• SOURCE DATA
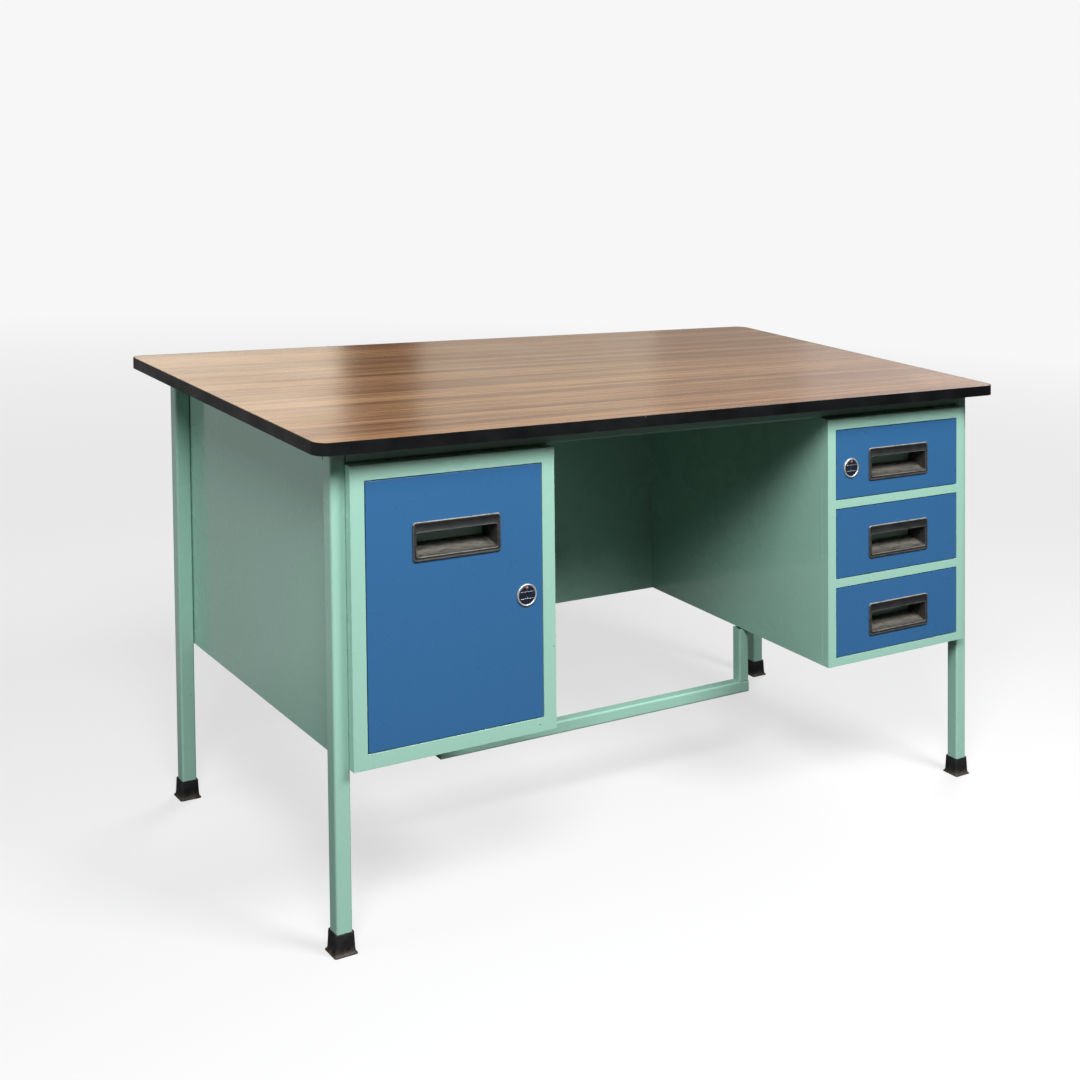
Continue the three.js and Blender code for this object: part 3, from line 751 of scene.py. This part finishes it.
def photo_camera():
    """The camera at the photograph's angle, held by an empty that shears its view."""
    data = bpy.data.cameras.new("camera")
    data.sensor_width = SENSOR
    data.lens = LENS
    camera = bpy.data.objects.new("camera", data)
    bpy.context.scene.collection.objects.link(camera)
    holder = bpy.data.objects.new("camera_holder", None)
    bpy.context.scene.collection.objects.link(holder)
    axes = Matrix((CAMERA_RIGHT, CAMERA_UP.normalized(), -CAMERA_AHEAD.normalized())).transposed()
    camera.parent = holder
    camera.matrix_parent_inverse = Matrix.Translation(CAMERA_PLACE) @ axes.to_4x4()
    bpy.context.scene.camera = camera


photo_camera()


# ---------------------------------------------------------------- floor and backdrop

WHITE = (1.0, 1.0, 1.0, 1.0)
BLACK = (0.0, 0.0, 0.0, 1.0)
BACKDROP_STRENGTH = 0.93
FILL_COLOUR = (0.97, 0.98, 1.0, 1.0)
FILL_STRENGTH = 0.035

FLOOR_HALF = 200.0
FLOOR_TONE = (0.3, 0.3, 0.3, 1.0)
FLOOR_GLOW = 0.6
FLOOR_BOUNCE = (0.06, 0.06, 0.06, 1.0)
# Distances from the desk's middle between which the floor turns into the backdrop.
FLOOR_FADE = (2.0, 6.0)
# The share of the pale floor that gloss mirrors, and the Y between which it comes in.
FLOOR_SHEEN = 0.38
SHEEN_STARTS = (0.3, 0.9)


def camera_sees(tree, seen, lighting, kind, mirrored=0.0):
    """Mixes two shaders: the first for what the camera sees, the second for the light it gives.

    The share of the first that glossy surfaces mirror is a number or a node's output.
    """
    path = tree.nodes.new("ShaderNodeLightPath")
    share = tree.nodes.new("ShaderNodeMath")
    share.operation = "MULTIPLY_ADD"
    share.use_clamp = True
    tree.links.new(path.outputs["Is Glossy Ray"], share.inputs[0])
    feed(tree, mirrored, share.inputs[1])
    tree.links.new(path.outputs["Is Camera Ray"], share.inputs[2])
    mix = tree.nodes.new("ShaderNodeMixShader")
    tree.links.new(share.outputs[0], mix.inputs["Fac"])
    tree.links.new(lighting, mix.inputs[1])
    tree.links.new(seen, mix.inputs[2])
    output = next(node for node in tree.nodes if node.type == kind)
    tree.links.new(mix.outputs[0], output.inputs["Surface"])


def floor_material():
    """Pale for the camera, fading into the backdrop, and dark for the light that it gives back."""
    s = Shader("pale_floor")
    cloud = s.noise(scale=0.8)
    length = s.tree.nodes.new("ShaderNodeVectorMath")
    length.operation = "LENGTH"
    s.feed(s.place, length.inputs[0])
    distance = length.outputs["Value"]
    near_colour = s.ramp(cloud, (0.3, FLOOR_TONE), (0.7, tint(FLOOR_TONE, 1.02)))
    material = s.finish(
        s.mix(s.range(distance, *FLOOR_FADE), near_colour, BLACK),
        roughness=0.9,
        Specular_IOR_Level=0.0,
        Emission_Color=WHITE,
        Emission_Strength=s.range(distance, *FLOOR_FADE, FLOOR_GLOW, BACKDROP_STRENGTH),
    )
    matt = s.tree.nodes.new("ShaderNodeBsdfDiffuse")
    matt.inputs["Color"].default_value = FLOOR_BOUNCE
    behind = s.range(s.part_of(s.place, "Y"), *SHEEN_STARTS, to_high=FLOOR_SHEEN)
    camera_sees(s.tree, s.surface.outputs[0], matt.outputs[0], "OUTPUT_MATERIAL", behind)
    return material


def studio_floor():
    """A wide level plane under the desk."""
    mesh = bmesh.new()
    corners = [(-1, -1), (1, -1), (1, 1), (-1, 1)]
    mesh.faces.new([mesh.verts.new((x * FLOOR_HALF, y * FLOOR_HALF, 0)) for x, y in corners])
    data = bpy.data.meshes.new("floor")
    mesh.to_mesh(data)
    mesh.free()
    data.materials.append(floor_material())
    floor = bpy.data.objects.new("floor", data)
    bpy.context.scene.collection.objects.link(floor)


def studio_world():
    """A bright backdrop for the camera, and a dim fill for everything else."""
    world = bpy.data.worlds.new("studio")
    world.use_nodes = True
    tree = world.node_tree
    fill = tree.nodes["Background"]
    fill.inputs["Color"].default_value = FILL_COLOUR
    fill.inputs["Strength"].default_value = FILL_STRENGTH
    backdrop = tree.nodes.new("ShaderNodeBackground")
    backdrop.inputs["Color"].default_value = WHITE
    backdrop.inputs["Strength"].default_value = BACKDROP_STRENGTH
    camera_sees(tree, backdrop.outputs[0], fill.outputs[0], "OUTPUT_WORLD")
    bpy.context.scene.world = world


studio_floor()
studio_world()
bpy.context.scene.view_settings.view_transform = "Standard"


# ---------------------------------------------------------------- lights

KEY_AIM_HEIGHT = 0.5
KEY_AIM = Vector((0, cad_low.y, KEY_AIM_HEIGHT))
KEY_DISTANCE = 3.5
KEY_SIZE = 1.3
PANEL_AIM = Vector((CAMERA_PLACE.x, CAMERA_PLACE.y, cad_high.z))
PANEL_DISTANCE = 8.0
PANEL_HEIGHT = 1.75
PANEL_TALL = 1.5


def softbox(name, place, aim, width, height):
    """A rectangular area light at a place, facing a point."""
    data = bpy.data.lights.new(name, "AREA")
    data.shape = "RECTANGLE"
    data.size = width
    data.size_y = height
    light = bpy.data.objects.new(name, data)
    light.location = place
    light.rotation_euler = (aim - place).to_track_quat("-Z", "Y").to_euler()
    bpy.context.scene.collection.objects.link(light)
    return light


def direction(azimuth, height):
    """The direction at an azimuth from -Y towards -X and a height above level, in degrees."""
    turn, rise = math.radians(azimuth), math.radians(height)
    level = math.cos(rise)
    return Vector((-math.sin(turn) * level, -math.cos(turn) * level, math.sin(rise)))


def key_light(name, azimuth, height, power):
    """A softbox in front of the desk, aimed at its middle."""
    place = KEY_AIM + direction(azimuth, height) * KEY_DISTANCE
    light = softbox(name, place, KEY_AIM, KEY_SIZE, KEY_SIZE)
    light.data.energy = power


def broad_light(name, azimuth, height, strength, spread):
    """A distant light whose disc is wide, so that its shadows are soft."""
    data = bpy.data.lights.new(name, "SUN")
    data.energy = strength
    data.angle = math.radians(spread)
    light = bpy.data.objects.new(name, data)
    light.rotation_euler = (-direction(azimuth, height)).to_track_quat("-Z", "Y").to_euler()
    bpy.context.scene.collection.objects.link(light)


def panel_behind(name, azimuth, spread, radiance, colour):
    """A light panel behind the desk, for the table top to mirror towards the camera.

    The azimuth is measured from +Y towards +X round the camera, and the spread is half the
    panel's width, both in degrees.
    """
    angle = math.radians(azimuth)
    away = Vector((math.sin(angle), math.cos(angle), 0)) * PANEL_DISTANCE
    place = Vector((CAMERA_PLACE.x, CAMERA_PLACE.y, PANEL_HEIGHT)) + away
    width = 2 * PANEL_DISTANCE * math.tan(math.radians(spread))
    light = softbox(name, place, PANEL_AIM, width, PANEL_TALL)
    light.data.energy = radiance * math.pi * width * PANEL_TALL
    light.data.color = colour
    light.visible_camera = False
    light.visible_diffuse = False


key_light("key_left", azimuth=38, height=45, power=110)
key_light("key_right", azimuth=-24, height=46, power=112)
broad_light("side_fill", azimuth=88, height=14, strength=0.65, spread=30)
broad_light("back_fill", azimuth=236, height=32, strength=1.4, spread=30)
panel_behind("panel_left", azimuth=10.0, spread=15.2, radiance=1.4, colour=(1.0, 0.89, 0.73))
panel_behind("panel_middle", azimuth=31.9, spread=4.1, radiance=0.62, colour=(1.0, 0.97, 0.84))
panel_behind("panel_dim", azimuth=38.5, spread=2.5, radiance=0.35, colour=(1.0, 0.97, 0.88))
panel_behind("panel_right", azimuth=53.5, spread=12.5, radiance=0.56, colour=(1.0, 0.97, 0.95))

• DIRECTIONS FOR THIS TASK
Copy out only the lines running from the beginning of the data to the line with "bpy.context.scene.camera = camera", both ends included.

• OUTPUT FOR THIS TASK
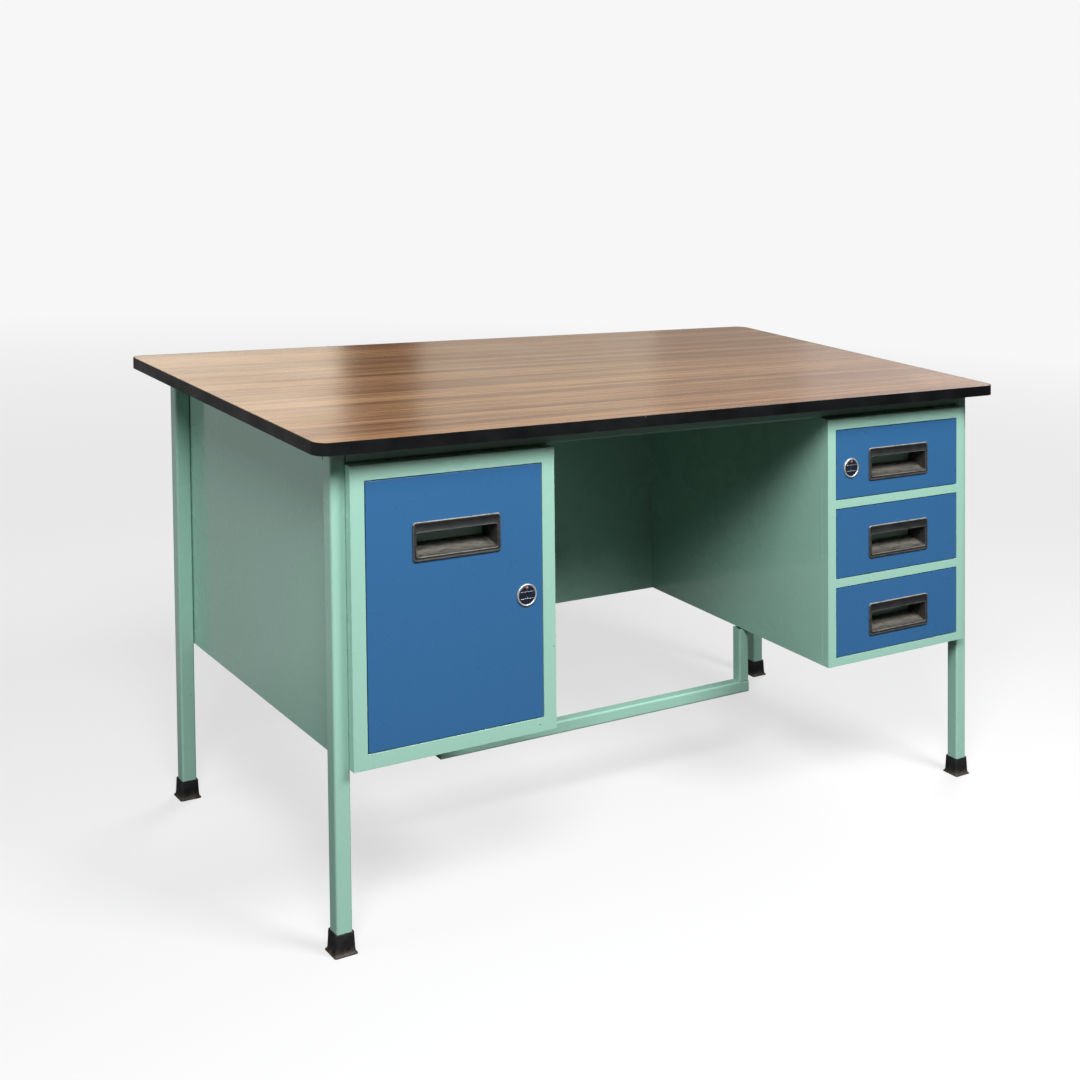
Continue the three.js and Blender code for this object: part 3, from line 751 of scene.py. This part finishes it.
def photo_camera():
    """The camera at the photograph's angle, held by an empty that shears its view."""
    data = bpy.data.cameras.new("camera")
    data.sensor_width = SENSOR
    data.lens = LENS
    camera = bpy.data.objects.new("camera", data)
    bpy.context.scene.collection.objects.link(camera)
    holder = bpy.data.objects.new("camera_holder", None)
    bpy.context.scene.collection.objects.link(holder)
    axes = Matrix((CAMERA_RIGHT, CAMERA_UP.normalized(), -CAMERA_AHEAD.normalized())).transposed()
    camera.parent = holder
    camera.matrix_parent_inverse = Matrix.Translation(CAMERA_PLACE) @ axes.to_4x4()
    bpy.context.scene.camera = camera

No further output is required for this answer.